Either way, crazy is crazy. The truth of the matter is real crazy people don’t think they’re crazy. They think they’re sane.


I used to think that maybe I was stupid. I thought I had to be stupid because I could never figure out why I ended up in the same situations with similar scenarios.
I used to look at others and wonder why things appeared simple to them and yet difficult to me. Then again, I never knew what went on in their head.
All we ever know about the people we pass is what we see on the surface level. The truth is most people do not expose themselves. But yet, I used to always feel exposed.
I felt vulnerable, which is and was awful.
Maybe I’m just not cut out for this. Maybe I’m supposed to be kept in a box and never dare to break out from my comfort zone.
Maybe I have the intelligence but I just don’t have the ability to put things together, in which case, what would be the use?

I swear I believed I must be stupid. I never thought much about others or knew anyone else felt the same way. I never knew I wasn’t alone. And just like crazy people don’t know they’re crazy; stupid people don’t think they’re stupid. They think they’re smart.
That means something here . . .

Some people live their lives and never go crazy. Well, safe to say I have gone crazy more than once.

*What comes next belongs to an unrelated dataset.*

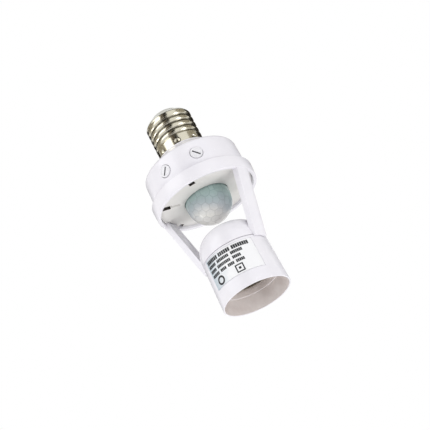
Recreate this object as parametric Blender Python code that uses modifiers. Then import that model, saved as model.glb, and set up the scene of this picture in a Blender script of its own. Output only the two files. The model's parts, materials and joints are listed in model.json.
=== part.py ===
"""Lamp holder with a motion sensor: screw cap on top, sensor housing, and a lamp socket on two legs below.

Metres, +Z up. The origin is the centre of the lower mouth's rim, and the two legs stand along X.
"""

from math import atan2, ceil, cos, hypot, pi, radians, sin, sqrt, tan

import bmesh
import bpy
from mathutils import Matrix, Vector

MM = 0.001

# Gaps, walls and how finely the round pieces are cut
FIT = 0.3 * MM
WALL = 1.8 * MM
ROUND = 36
SMALL_ROUND = 20
TINY_ROUND = 8

# Screw cap and lamp thread of size E27
THREAD_RADIUS = 13.1 * MM
THREAD_PITCH = 3.629 * MM
THREAD_DEPTH = 0.95 * MM
THREAD_ROWS = 4
SHEET = 0.4 * MM
CAP_BAND = 5.4 * MM
CAP_BAND_STEP = 0.1 * MM
CAP_TURNS = 4.25
CAP_SHOULDER = 0.6 * MM
CAP_HOLE_RADIUS = 8.6 * MM
CAP_SIDES = 22
INSULATOR_RISE = 4.4 * MM
INSULATOR_LAND = 2.3 * MM
INSULATOR_STEP = 1.1 * MM
CONTACT_RADIUS = 5.0 * MM
CONTACT_FLAT_RADIUS = 3.0 * MM
CONTACT_HEIGHT = 1.3 * MM
CONTACT_EDGE = 0.5 * MM
CONTACT_SHANK_RADIUS = 1.3 * MM
CONTACT_SHANK = 9.0 * MM
CRIMPS = 8
CRIMP_RADIUS = 1.4 * MM
CRIMP_HEIGHT = 2.9 * MM
CRIMP_TURN = radians(-57)

# Lower socket
SLEEVE_FLARE = 0.8 * MM
SLEEVE_HEIGHT = 26.3 * MM
NECK_WALL = 0.75 * MM
SLEEVE_SPIGOT = 3.0 * MM
SLEEVE_LEDGE_HEIGHT = 9.0 * MM
SLEEVE_LEDGE = 0.5 * MM
BELL_STRAIGHT = 2.2 * MM
BELL_RISE = 12.5 * MM
BELL_CROWN_RADIUS = 8.0 * MM
CORE_MOUTH_HEIGHT = 11.5 * MM
CORE_WALL = 1.2 * MM
CORE_FLANGE = 1.7 * MM
CORE_DISC = 2.4 * MM
CORE_EDGE = 1.0 * MM
SOCKET_THREAD_RADIUS = 13.35 * MM
SOCKET_TURNS = 4.0
SOCKET_SIDES = 16
CORE_SIDES = 28
RIVET_RADIUS = 1.0 * MM
RIVET_HEAD_RADIUS = 1.9 * MM
RIVET_FLAT_RADIUS = 1.3 * MM
RIVET_HEAD = 0.7 * MM
RIVET_SIDES = 8
SHELL_RIVET_REACH = 10.9 * MM
TONGUE_WIDTH = 5.0 * MM
TONGUE_SHEET = 0.5 * MM
TONGUE_DROP = 2.8 * MM
TONGUE_RIVET_REACH = 5.2 * MM
TONGUE_GAP = 0.5 * MM

# Legs
LEG_TURNS = (0.0, radians(190))
LEG_WIDTH = 8.8 * MM
LEG_DEPTH = 3.6 * MM
LEG_SKIN = 1.0 * MM
LEG_FOOT_HEIGHT = 25.2 * MM
LEG_FOOT = 1.2 * MM
CHANNEL_WIDTH = 5.2 * MM
LEG_COVER = 0.85 * MM
LEG_COVER_NOTCH = 3.0 * MM
WINDOW_HEIGHT = 20.7 * MM

# Sensor housing
RING_RIM_RADIUS = 28.9 * MM
RING_WALL = 2.1 * MM
RING_HEIGHT = 7.4 * MM
RING_SPREAD = 0.4 * MM
RING_EDGE = 0.6 * MM
RING_LEDGE = 1.1 * MM
RING_LEDGE_THICKNESS = 1.2 * MM
COVER_STEP = 2.3 * MM
COVER_SIDE = 13.7 * MM
COVER_DRAFT = radians(1.6)
COVER_EDGE = 2.2 * MM
SHOULDER_SLOPE = radians(34)
COLLAR_RADIUS = 15.2 * MM
COLLAR_RISE = 0.6 * MM
COLLAR_EDGE = 0.3 * MM
SPIGOT_BORE_RADIUS = 9.6 * MM
SPIGOT_RISE = 4.4 * MM
LIP = 1.2 * MM
SNAP_SPREAD = radians(28)
SNAP_WIDTH = 5.0 * MM
SNAP_NOSE = 0.7 * MM
SNAP_ROOM = 1.8 * MM

# Deck, dome and sensor
DECK_RECESS = 1.6 * MM
DECK = 1.8 * MM
DECK_GROOVE = (1.6 * MM, 0.5 * MM)
DECK_GROOVE_START = 16.4 * MM
DOME_RADIUS = 11.8 * MM
DOME_SKIRT = 3.2 * MM
DOME_WALL = 0.8 * MM
DOME_FLANGE = 2.0 * MM
DOME_SIDES = 30
DOME_GAP = 0.9 * MM
RETAINER = 1.4 * MM
POST_RADIUS = 2.4 * MM
POST_SHARE = 29 / 49
POST_TURN = radians(30)
SCREW_RADIUS = 1.1 * MM
SCREW_LENGTH = 5.0 * MM
SCREW_HEAD_RADIUS = 2.1 * MM
SCREW_FLAT_RADIUS = 1.5 * MM
SCREW_HEAD = 1.5 * MM
SCREW_POINT = 1.0 * MM
SENSOR_RADIUS = 4.1 * MM
SENSOR_HEIGHT = 4.2 * MM
SENSOR_BRIM = 0.5 * MM
SENSOR_WINDOW = (4.0 * MM, 3.0 * MM)
SENSOR_GLASS = 0.4 * MM
LIGHT_SENSOR_RADIUS = 2.0 * MM
LIGHT_SENSOR_HEIGHT = 3.4 * MM
LIGHT_SENSOR_SIDES = 16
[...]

Safe to say, the last thing anyone can say about me is that I live a horrible existence.

In all honesty, maybe I am crazy. Yes, I’m crazy for sure. I’m crazy to want to be, think, feel, and choose. I’m crazy enough to live outside the box, which is the same box I used to imprison myself in and hide behind my doubt because I never thought I could make it outside of my usual existence.
I’m crazy because each day, I wake up and within minutes, I come here to find you, so the two of us can talk without anyone else interrupting.

See, this is the way I draw and paint. This is the way I live. I have to attack. I have to form a plan, each day. I have to live like I am fighting back. I have to stand up and go forward. I might yell and scream. I might seem or look oddly or appear anxious —and the truth is I might be odd; I might be anxious. But at least I’m not quitting

Crazy? Sure, that’s me.
It fits.
Truth is it has taken me years to appreciate my special brand of craziness. It has taken me years to fins beauty in me and my tragedies. Crazy is the fact that I dare each day, regardless to outside opinion, and without regard for pain, —I’m crazy because although I fall and although I’ve struck out, I still get up and try my chances again the very next day.

Did I ever tell you why I chose to stay clean nearly 29 years ago?
There were a group of guys taking bets about who would be the one that went off the wagon first. They laughed when my name came up. They said I was going to be dead before I left the driveway of the facility.

Later that day, I was told in a group of 35 men, only 1 in 33 people make it in sobriety. That’s the day I decided the one person would be me.

Crazy, right?

Maybe it is but some people never know what it means to go crazy.
But me, I certainly do

5 thoughts on “Crazy

  1. I thought you where talking about me, not kidding. I feel exactly the same. At least I’m aware that I myself am a bitt off the rocker. But all the descriptions about loosing jobs, poor choices in life and the rest…. me. As you, I have become comfortable with my craziness and actually embrace it, and if it wasn’t for writing I´d probably go way off the deep end with bad decisions with addiction.

  2. I would like to share this on my blog which it is called “Crazy Life” if you don’t mind obviously. Since I see there is no re-blog button, if you would like we could find a way that this great writ can appear in my blog but obviously with your name and blog link, the credit is all yours. Hope to hear from you soon and see what you think of the proposal.